> _PROBLEM STATEMENT_
Write every line of the material out exactly as shown.

> _SOURCE MATERIAL_
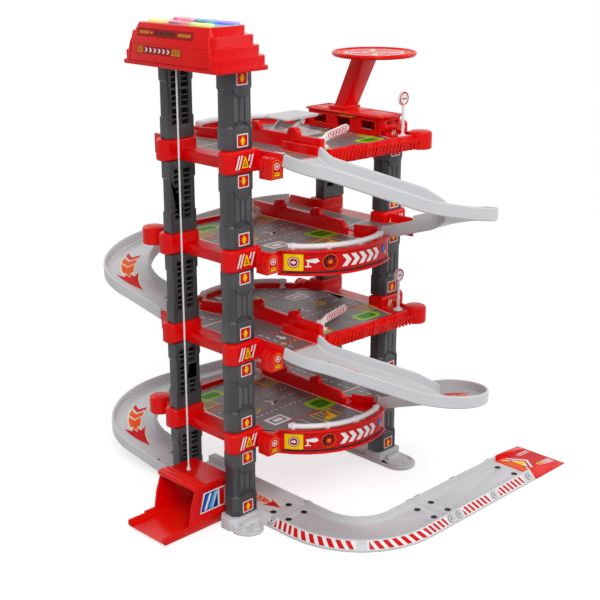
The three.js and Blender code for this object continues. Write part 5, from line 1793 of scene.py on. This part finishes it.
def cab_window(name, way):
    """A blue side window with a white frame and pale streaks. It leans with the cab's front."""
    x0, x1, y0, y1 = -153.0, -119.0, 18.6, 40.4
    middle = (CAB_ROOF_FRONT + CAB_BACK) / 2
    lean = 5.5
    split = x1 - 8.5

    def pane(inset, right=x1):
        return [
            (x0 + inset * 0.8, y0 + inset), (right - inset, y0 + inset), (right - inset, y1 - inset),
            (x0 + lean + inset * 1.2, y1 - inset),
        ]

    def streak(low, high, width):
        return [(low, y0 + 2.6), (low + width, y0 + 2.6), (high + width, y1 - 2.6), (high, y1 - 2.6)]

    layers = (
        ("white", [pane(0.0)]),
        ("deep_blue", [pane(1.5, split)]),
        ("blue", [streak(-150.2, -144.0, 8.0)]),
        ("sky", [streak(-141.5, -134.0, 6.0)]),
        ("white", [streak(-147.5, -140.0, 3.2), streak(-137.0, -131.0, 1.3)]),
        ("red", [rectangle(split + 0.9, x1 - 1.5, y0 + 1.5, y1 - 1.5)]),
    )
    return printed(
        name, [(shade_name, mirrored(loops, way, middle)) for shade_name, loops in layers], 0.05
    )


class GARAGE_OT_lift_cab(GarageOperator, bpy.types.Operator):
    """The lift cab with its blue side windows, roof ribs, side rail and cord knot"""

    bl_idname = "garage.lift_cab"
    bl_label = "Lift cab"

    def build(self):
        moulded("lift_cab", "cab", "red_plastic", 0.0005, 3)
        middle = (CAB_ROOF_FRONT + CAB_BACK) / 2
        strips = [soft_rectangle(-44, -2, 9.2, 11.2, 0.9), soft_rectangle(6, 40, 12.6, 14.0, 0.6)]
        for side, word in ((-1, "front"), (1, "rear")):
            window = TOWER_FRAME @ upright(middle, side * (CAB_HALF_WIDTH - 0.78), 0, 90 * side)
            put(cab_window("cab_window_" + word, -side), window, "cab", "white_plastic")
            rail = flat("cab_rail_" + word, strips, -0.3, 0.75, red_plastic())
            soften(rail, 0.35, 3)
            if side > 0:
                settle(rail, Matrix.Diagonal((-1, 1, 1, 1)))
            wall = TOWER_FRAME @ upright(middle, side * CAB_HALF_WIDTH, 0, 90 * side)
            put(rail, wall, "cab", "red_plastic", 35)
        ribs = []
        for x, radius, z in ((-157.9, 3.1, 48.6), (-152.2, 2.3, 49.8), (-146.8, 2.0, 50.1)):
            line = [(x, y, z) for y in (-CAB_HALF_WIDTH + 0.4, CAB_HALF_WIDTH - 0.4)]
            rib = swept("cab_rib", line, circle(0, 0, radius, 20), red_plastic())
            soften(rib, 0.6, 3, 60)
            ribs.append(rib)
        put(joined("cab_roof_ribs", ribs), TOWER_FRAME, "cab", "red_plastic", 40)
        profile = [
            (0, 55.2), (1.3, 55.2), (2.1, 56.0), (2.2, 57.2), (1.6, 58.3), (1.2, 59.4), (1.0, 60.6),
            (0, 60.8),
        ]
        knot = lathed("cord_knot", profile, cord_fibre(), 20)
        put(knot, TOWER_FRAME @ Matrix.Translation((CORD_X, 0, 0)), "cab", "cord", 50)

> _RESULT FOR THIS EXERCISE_
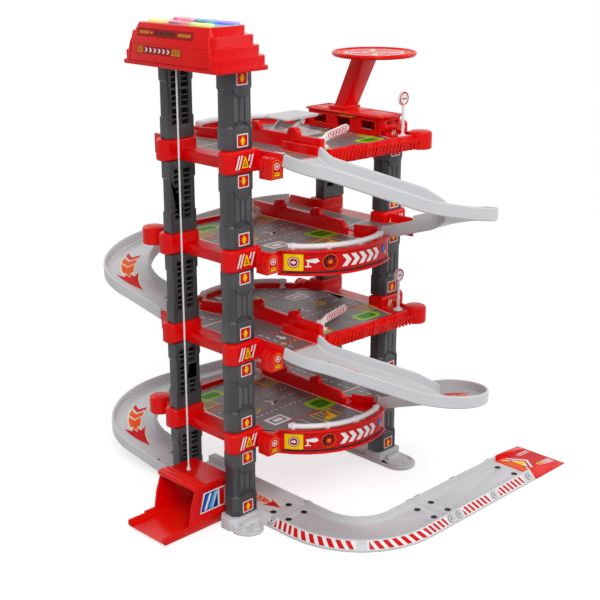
The three.js and Blender code for this object continues. Write part 5, from line 1793 of scene.py on. This part finishes it.
def cab_window(name, way):
    """A blue side window with a white frame and pale streaks. It leans with the cab's front."""
    x0, x1, y0, y1 = -153.0, -119.0, 18.6, 40.4
    middle = (CAB_ROOF_FRONT + CAB_BACK) / 2
    lean = 5.5
    split = x1 - 8.5

    def pane(inset, right=x1):
        return [
            (x0 + inset * 0.8, y0 + inset), (right - inset, y0 + inset), (right - inset, y1 - inset),
            (x0 + lean + inset * 1.2, y1 - inset),
        ]

    def streak(low, high, width):
        return [(low, y0 + 2.6), (low + width, y0 + 2.6), (high + width, y1 - 2.6), (high, y1 - 2.6)]

    layers = (
        ("white", [pane(0.0)]),
        ("deep_blue", [pane(1.5, split)]),
        ("blue", [streak(-150.2, -144.0, 8.0)]),
        ("sky", [streak(-141.5, -134.0, 6.0)]),
        ("white", [streak(-147.5, -140.0, 3.2), streak(-137.0, -131.0, 1.3)]),
        ("red", [rectangle(split + 0.9, x1 - 1.5, y0 + 1.5, y1 - 1.5)]),
    )
    return printed(
        name, [(shade_name, mirrored(loops, way, middle)) for shade_name, loops in layers], 0.05
    )


class GARAGE_OT_lift_cab(GarageOperator, bpy.types.Operator):
    """The lift cab with its blue side windows, roof ribs, side rail and cord knot"""

    bl_idname = "garage.lift_cab"
    bl_label = "Lift cab"

    def build(self):
        moulded("lift_cab", "cab", "red_plastic", 0.0005, 3)
        middle = (CAB_ROOF_FRONT + CAB_BACK) / 2
        strips = [soft_rectangle(-44, -2, 9.2, 11.2, 0.9), soft_rectangle(6, 40, 12.6, 14.0, 0.6)]
        for side, word in ((-1, "front"), (1, "rear")):
            window = TOWER_FRAME @ upright(middle, side * (CAB_HALF_WIDTH - 0.78), 0, 90 * side)
            put(cab_window("cab_window_" + word, -side), window, "cab", "white_plastic")
            rail = flat("cab_rail_" + word, strips, -0.3, 0.75, red_plastic())
            soften(rail, 0.35, 3)
            if side > 0:
                settle(rail, Matrix.Diagonal((-1, 1, 1, 1)))
            wall = TOWER_FRAME @ upright(middle, side * CAB_HALF_WIDTH, 0, 90 * side)
            put(rail, wall, "cab", "red_plastic", 35)
        ribs = []
        for x, radius, z in ((-157.9, 3.1, 48.6), (-152.2, 2.3, 49.8), (-146.8, 2.0, 50.1)):
            line = [(x, y, z) for y in (-CAB_HALF_WIDTH + 0.4, CAB_HALF_WIDTH - 0.4)]
            rib = swept("cab_rib", line, circle(0, 0, radius, 20), red_plastic())
            soften(rib, 0.6, 3, 60)
            ribs.append(rib)
        put(joined("cab_roof_ribs", ribs), TOWER_FRAME, "cab", "red_plastic", 40)
        profile = [
            (0, 55.2), (1.3, 55.2), (2.1, 56.0), (2.2, 57.2), (1.6, 58.3), (1.2, 59.4), (1.0, 60.6),
            (0, 60.8),
        ]
        knot = lathed("cord_knot", profile, cord_fibre(), 20)
        put(knot, TOWER_FRAME @ Matrix.Translation((CORD_X, 0, 0)), "cab", "cord", 50)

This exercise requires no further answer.